Qui peut contester au chef de l'État de tenir à des jeunes le langage du dépassement de soi?
D'où vient alors cette bascule polémique? Du miroir déformant d'une vidéo relayée sur les réseaux sociaux. D'une certaine forme de Macron-bashing également, toute réaction du chef de l'État devenant prétexte à procès. Mais de son attitude à lui aussi. Car que voit-on sur cette scène? L'adolescent qui, juste après avoir dit «salut Manu», conscient de son impair ou moins téméraire qu'il le pensait, ajoute «pardon, Monsieur le président». Mais malgré tout, le chef de l'État choisit d'aller jusqu'au bout de sa leçon. Comme si, avec lui, faute aussitôt avouée, ne méritait pas d'être aussitôt oubliée. C'est aussi un trait de la personnalité du chef de l'État: ne pas lâcher le morceau et pousser son avantage.

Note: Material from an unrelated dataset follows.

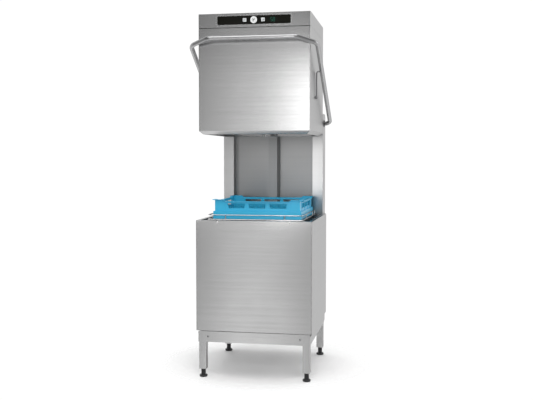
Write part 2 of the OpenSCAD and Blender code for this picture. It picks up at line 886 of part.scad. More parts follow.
// One wall of the rack, seen from outside: X along the wall, Z up, outer face at Y = 0.
module rack_wall() {
    w = rack_w / 2 - rack_inset;
    t = 3;
    flare = rack_inset - 1;
    proud = 8; // how far the skirt stands out from the wall
    corner_w = 48;
    slope_w = 60;
    raised = rack_h;
    low = rack_h - 9;
    ledge = 42;
    win_w = 100;
    win_low = 58;
    win_top = 85;
    pitch = 116;
    difference() {
        rotate([90, 0, 0]) translate([0, 0, -t]) linear_extrude(t)
            polygon([[-w, ledge - t], [w, ledge - t], [w, raised], [w - corner_w, raised],
                [w - slope_w, low], [-w + slope_w, low], [-w + corner_w, raised], [-w, raised]]);
        for (i = [-1 : 1])
            translate([i * pitch, 5, 0]) rotate([90, 0, 0]) linear_extrude(20)
                polygon([[-win_w / 2, win_top], [win_w / 2, win_top],
                    [win_w / 2 - 6, win_low], [-win_w / 2 + 6, win_low]]);
    }
    // flared rim
    for (s = [-1, 1])
        block(s > 0 ? w - corner_w : -w - flare, s > 0 ? w + flare : -w + corner_w,
            -flare, 0, raised - t, raised);
    block(-w + slope_w, w - slope_w, -flare, 0, low - t, low);
    for (s = [-1, 1])
        rotate([90, 0, 0]) linear_extrude(flare)
            polygon([[s * (w - corner_w), raised], [s * (w - slope_w), low],
                [s * (w - slope_w), low - t], [s * (w - corner_w), raised - t]]);
    // ledge and lower skirt, which stands proud of the wall
    block(-w - proud, w + proud, -proud, t, ledge - t, ledge);
    block(-w - proud, w + proud, -proud, t - proud, 0, ledge - t);
    for (i = [-1.5, -0.5, 0.5, 1.5])
        block(i * pitch - 3, i * pitch + 3, -2, 0, ledge, low - t);
}

module dish_rack() {
    edge = rack_w / 2 - rack_inset;
    pitch = 48;
    floor_z = 5;
    color(blue) translate([rack_x, rack_y, rack_z]) {
        for (a = [0 : 90 : 270])
            rotate([0, 0, a]) translate([0, -edge, 0]) rack_wall();
        for (sx = [-1, 1])
            for (sy = [-1, 1])
                rod_z(sx * edge, sy * edge, 0, 40, 7);
        for (i = [-4 : 4]) {
            block(i * pitch - 2, i * pitch + 2, -edge - 6, edge + 6, floor_z, floor_z + 7);
            block(-edge - 6, edge + 6, i * pitch - 2, i * pitch + 2, floor_z, floor_z + 7);
        }
        for (i = [-4 : 4])
            for (j = [-4 : 4])
                translate([i * pitch, j * pitch, floor_z])
                    cylinder(h = 52, r1 = 4.5, r2 = 2.5, $fn = 24);
    }
}

// ---- machinery in the base -----------------------------------------------

module wash_pump() {
    x = pump_x;
    z = 340;
    color(dark) {
        block(x - 60, x + 60, 20, 160, pan_z + 2, pan_z + 8);
        for (y = [40, 120])
            block(x - 45, x + 45, y, y + 12, pan_z + 8, z - 50);
        rod_y(x, 10, 165, z, 62);
        rod_y(x, 165, 185, z, 40);
        rod_y(x, -30, 10, z, 78);
        rod_y(x, suction_y, -30, z, 20);
        translate([x, suction_y, z]) sphere(r = 20, $fn = 48);
        rod_z(x, suction_y, z, sump_floor - sheet, 20);
        rod_z(riser_x, outlet_y, z, outlet_z, 18);
    }
}

module drain_pump() {
    color(dark) {
        rod_x(-120, -60, 200, 320, 32);
        rod_x(-60, -35, 200, 320, 40);
        rod_z(-48, 200, 355, 372, 12);
        block(-110, -50, 180, 220, pan_z + 2, 290);
        rod_z(drain_x, service_y, 215, 262, 14);
        block(-74, -46, 236, 264, 262, 282);
    }
}

module rinse_boiler() {
    x = -170;
    y = -120;
    low = 290;
    high = 560;
    shell_r = 85;
    ports = [330, 520];
    color(bright) {
        difference() {
            union() {
                rod_z(x, y, low, high, shell_r);
                for (z = ports)
                    rod_x(x + shell_r - 5, x + 110, y, z, 9);
            }
            rod_z(x, y, low + sheet, high - sheet, shell_r - sheet);
            for (z = ports)
                rod_x(x + shell_r - 10, x + 111, y, z, 7);
        }
        for (a = [45 : 90 : 315])
            translate([x + 70 * cos(a), y + 70 * sin(a), pan_z + 2])
                cylinder(h = low - pan_z - 2, r = 8, $fn = 32);
        rod_z(x, y, high, high + 12, 40);
        for (dx = [-18, 0, 18])
            rod_z(x + dx, y, high + 12, high + 30, 5);
    }
}

module tank_heater() {
    z = sump_floor + 35;
    y = wash_y + 40;
    color(dark) {
        for (dy = [0, 40]) {
            rod_x(-sump_x + 8, 60, y + dy, z, 5);
        }
        translate([60, y + 20, z]) rotate([0, 0, -90]) rotate_extrude(angle = 180, $fn = 96)
            translate([20, 0]) circle(r = 5, $fn = 48);
        rod_x(-sump_x, -sump_x + 8, y + 20, z, 34);
    }
}

module dosing_pumps() {
    color("white") for (x = [-210, -130]) {
        block(x - 30, x + 30, -cab_front + 16, -cab_front + 60, 620, 690);
        rod_y(x, -cab_front + 8, -cab_front + 16, 655, 26);
        for (dx = [-10, 10])
            rod_z(x + dx, -cab_front + 34, 600, 620, 4);
    }
}

module inlet_valve() {
    color(dark) {
        rod_z(inlet_x, service_y, 215, 262, 13.2);
        block(-205, -155, 228, 272, 262, 300);
        rod_z(inlet_x - 10, service_y, 300, 335, 13);
        rod_z(inlet_x + 14, service_y, 300, 320, 8);
    }
}

module electrical_box() {
    y = -cab_front + 20;
    color([0.55, 0.56, 0.57]) {
        difference() {
            block(60, 290, y, y + 100, 420, 590);
            block(60 + sheet, 290 - sheet, y + sheet, y + 100 - sheet, 420 + sheet, 590 - sheet);
            for (x = [100, 140, 180])
                rod_z(x, y + 60, 419, 425, 10);
        }
        block(66, 284, y - 3, y, 426, 584);
    }
}

module panel_screws() {
    head = 3;
    screw_x = leg_x - leg_w / 2 - 12.5;
    color(bright) {
        for (x = [-screw_x, screw_x])
            rod_y(x, -cab_front + 3 - head, -cab_front + 3, 232, 6);
        for (x = [-200, 200])
            rod_y(x, -cab_front - head, -cab_front, rim_z - 9, 5);
    }
}

legs();
foot_front_left();
foot_front_right();
foot_rear_left();
foot_rear_right();
base_frame();
base_pan();
front_apron();
side_skirts();
front_panel();
side_panel_left();
side_panel_right();
tank_rim();
tank();
strainer_plates();
strainer_basket();
standpipe();
lower_feed_pipe();
lower_wash_arm();
lower_rinse_arm();
wash_riser();
rinse_riser();
riser_post();
upper_feed_manifold();
upper_wash_arm();
upper_rinse_arm();
back_wall();
column_left();
column_right();
column_cap();
rear_cover();
hood_shell();
hood_lip();
hood_ceiling();
control_band();
control_glass();
display_window();
start_button();
program_button_left();
program_button_right();
control_board();
hood_carriages();
guide_rollers();
handle_bail();
handle_cranks();
pivot_bushes();
counter_springs();
lift_link_left();
lift_link_right();
link_bushes();
rack_track();
dish_rack();
wash_pump();
drain_pump();
rinse_boiler();
tank_heater();
dosing_pumps();
inlet_valve();
electrical_box();
panel_screws();
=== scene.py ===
import json
import math

import bmesh
import bpy
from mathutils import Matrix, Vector


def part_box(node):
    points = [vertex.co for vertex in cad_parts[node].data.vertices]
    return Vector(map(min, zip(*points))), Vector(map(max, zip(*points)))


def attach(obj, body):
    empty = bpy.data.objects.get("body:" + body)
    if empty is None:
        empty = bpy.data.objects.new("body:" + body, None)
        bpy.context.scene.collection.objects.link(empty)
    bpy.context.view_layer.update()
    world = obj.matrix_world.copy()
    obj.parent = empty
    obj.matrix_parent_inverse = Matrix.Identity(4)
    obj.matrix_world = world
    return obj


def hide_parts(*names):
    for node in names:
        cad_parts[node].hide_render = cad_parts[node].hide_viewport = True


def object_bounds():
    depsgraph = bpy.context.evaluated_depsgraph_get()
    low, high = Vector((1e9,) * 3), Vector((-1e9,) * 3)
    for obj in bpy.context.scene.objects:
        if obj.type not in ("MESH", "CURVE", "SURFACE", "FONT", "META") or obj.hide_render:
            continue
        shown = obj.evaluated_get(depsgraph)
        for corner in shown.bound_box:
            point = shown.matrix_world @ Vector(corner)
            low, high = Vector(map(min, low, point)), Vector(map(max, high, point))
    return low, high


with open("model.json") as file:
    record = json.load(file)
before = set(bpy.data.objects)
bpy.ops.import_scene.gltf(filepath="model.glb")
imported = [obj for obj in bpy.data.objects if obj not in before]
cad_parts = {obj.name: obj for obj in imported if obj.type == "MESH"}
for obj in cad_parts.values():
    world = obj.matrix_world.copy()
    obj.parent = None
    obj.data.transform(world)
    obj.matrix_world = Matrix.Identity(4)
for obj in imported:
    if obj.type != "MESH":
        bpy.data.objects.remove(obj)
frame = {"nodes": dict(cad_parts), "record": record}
NODES = frame["nodes"]
CAD_BOX = [list(c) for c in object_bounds()]


# ---- node helpers ---------------------------------------------------------


def new_material(name):
    m = bpy.data.materials.new(name)
    m.use_nodes = True
    nt = m.node_tree
    nt.nodes.clear()
    out = nt.nodes.new("ShaderNodeOutputMaterial")
    bsdf = nt.nodes.new("ShaderNodeBsdfPrincipled")
    nt.links.new(bsdf.outputs[0], out.inputs[0])
    return m, nt, bsdf


def coords(nt, scale=(1, 1, 1)):
    """Object coordinates, stretched by scale."""
    tc = nt.nodes.new("ShaderNodeTexCoord")
    mp = nt.nodes.new("ShaderNodeMapping")
    mp.inputs["Scale"].default_value = scale
    nt.links.new(tc.outputs["Object"], mp.inputs["Vector"])
    return mp.outputs[0]


def noise(nt, vector, scale, detail=2.0, rough=0.5):
    n = nt.nodes.new("ShaderNodeTexNoise")
    n.inputs["Scale"].default_value = scale
    n.inputs["Detail"].default_value = detail
    n.inputs["Roughness"].default_value = rough
    nt.links.new(vector, n.inputs["Vector"])
    return n.outputs["Fac"]


def spread(nt, value, low, high, from_low=0.3, from_high=0.7):
    """Maps value from one range to another, clamped. The default range is about where noise lies."""
    r = nt.nodes.new("ShaderNodeMapRange")
    r.inputs["From Min"].default_value = from_low
    r.inputs["From Max"].default_value = from_high
    r.inputs["To Min"].default_value = low
    r.inputs["To Max"].default_value = high
    nt.links.new(value, r.inputs["Value"])
    return r.outputs[0]


def two_tone(nt, value, a, b):
    """Blends colour a into colour b as value goes from 0 to 1."""
    mix = nt.nodes.new("ShaderNodeMix")
    mix.data_type = "RGBA"
    nt.links.new(value, mix.inputs[0])
    mix.inputs[6].default_value = (*a, 1)
    mix.inputs[7].default_value = (*b, 1)
    return mix.outputs[2]


def maths(nt, kind, a, b):
    n = nt.nodes.new("ShaderNodeMath")
    n.operation = kind
    for i, v in enumerate((a, b)):
        if isinstance(v, (int, float)):
            n.inputs[i].default_value = v
        else:
            nt.links.new(v, n.inputs[i])
    return n.outputs[0]


def bump(nt, bsdf, height, strength, distance):
    b = nt.nodes.new("ShaderNodeBump")
    b.inputs["Strength"].default_value = strength
    b.inputs["Distance"].default_value = distance
    nt.links.new(height, b.inputs["Height"])
    nt.links.new(b.outputs[0], bsdf.inputs["Normal"])


STREAK = 0.12  # how much coarser the streaks are than the grain
STREAK_TONE = 0.965  # tone of the darkest streak, as a share of the metal's
GRAIN_DEPTH = 0.0004
BRUSHED_TINT = (0.6, 0.6, 0.6, 1)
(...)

Quand il corrige le général de Villiers, quand il remet Jean-Louis Borloo à sa place, quand il fait la leçon à un élève de troisième, le message est clair, net et définitif dès la première phrase. Mais il y a toujours, chez lui, cette tentation de faire long. Au risque de donner parfois le sentiment de passer de l'explication ou du rappel à l'ordre à un certain acharnement. Au risque de confondre donner une leçon et faire la leçon. C'est-à-dire de prêter le flanc au reproche d'en faire trop même quand il est normal, comme au mont Valérien, de remettre l'église au milieu du village. Là où lui se dit «un président ne doit pas laisser passer ça», d'autres en profitent pour dire «un président ne devrait pas dire ça».
Mais le «regardez jusqu'au bout» invite à voir la suite de l'échange, portant sur le brevet de fin de troisième. Macron voudrait que l'on retienne cette leçon d'excellence, cette invitation à toujours «regarder le plus loin possible», à se fixer un «idéal» plutôt qu'à rêver naïvement à «la révolution». Là encore, qui peut contester au chef de l'État de tenir à des jeunes le langage du dépassement de soi? Mais cela fait deux messages dans une même séquence. Sans doute un de trop.